## Task requirements
Every line in the listing below from the one with "cutters = []" through the one with "before = set(bpy.data.objects)" is to be reproduced exactly, both ends included; leave out the rest.

----------------

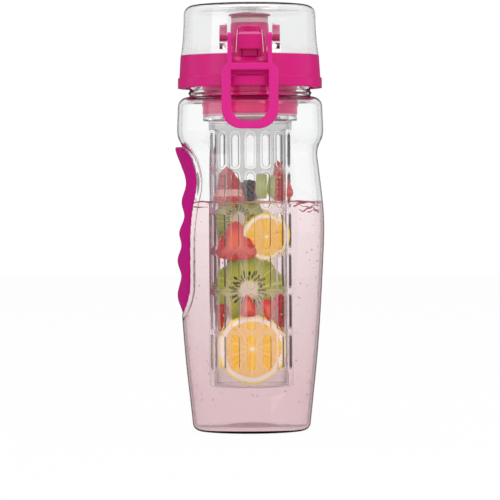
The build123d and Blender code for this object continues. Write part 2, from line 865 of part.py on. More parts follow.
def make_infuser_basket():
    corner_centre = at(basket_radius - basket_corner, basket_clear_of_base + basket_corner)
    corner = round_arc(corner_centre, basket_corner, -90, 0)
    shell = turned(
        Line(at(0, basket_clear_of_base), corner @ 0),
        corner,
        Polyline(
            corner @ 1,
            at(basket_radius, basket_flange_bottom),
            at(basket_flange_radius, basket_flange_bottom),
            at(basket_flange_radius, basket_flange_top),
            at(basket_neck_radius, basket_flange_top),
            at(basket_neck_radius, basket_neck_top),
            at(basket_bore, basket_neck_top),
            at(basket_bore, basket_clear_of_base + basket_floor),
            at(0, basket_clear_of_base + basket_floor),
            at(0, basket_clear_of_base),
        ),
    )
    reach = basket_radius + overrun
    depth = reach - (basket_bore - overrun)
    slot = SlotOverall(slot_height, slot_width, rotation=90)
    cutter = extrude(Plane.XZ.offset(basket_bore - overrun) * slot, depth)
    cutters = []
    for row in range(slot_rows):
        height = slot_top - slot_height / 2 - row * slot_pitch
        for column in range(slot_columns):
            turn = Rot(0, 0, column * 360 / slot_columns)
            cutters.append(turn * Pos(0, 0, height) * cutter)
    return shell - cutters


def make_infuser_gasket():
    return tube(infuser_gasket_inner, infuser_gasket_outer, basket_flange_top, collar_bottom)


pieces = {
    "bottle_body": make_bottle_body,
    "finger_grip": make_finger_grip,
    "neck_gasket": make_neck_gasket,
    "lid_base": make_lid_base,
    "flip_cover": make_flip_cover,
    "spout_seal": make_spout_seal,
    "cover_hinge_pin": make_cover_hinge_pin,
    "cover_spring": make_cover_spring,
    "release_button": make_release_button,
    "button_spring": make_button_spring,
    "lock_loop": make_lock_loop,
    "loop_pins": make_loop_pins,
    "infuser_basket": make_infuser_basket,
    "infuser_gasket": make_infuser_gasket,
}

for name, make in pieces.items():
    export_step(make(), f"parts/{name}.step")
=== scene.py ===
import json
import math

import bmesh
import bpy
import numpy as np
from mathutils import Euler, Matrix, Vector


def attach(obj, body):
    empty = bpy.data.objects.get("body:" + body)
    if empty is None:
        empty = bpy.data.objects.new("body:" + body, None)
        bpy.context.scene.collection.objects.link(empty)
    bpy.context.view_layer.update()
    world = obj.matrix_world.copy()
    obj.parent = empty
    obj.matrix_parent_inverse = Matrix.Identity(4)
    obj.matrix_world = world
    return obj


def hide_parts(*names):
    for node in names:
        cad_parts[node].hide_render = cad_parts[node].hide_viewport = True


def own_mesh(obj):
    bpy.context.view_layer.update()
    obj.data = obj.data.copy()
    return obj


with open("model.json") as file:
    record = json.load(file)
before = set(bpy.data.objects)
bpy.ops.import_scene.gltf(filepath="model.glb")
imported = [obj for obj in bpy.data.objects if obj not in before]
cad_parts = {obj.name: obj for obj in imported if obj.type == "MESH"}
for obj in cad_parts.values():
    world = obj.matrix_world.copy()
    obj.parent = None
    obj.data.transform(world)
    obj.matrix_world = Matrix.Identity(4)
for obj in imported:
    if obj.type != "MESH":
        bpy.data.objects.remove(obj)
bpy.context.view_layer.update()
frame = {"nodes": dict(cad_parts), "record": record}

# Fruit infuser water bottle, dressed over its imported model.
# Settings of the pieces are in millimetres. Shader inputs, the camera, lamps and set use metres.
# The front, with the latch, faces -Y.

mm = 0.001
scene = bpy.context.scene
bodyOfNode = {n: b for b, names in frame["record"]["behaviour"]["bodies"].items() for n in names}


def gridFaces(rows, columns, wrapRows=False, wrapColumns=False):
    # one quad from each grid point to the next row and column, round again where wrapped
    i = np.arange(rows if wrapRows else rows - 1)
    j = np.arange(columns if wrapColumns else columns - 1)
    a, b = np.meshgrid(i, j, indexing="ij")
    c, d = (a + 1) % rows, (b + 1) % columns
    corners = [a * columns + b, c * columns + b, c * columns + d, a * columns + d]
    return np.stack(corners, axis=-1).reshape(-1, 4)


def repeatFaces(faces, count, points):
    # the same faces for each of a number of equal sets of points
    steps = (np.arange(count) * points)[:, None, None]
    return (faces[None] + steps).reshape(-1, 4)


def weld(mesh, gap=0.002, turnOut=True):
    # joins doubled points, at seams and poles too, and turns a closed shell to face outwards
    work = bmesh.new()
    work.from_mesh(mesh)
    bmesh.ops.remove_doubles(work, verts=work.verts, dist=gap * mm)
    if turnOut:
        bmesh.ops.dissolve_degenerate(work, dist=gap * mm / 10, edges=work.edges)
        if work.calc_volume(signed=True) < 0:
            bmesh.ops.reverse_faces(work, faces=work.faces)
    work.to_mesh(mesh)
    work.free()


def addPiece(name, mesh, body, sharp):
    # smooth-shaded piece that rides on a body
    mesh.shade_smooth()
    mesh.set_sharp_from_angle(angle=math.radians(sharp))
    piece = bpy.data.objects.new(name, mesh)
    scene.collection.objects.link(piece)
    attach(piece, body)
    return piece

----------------

## Task result
    cutters = []
    for row in range(slot_rows):
        height = slot_top - slot_height / 2 - row * slot_pitch
        for column in range(slot_columns):
            turn = Rot(0, 0, column * 360 / slot_columns)
            cutters.append(turn * Pos(0, 0, height) * cutter)
    return shell - cutters


def make_infuser_gasket():
    return tube(infuser_gasket_inner, infuser_gasket_outer, basket_flange_top, collar_bottom)


pieces = {
    "bottle_body": make_bottle_body,
    "finger_grip": make_finger_grip,
    "neck_gasket": make_neck_gasket,
    "lid_base": make_lid_base,
    "flip_cover": make_flip_cover,
    "spout_seal": make_spout_seal,
    "cover_hinge_pin": make_cover_hinge_pin,
    "cover_spring": make_cover_spring,
    "release_button": make_release_button,
    "button_spring": make_button_spring,
    "lock_loop": make_lock_loop,
    "loop_pins": make_loop_pins,
    "infuser_basket": make_infuser_basket,
    "infuser_gasket": make_infuser_gasket,
}

for name, make in pieces.items():
    export_step(make(), f"parts/{name}.step")
=== scene.py ===
import json
import math

import bmesh
import bpy
import numpy as np
from mathutils import Euler, Matrix, Vector


def attach(obj, body):
    empty = bpy.data.objects.get("body:" + body)
    if empty is None:
        empty = bpy.data.objects.new("body:" + body, None)
        bpy.context.scene.collection.objects.link(empty)
    bpy.context.view_layer.update()
    world = obj.matrix_world.copy()
    obj.parent = empty
    obj.matrix_parent_inverse = Matrix.Identity(4)
    obj.matrix_world = world
    return obj


def hide_parts(*names):
    for node in names:
        cad_parts[node].hide_render = cad_parts[node].hide_viewport = True


def own_mesh(obj):
    bpy.context.view_layer.update()
    obj.data = obj.data.copy()
    return obj


with open("model.json") as file:
    record = json.load(file)
before = set(bpy.data.objects)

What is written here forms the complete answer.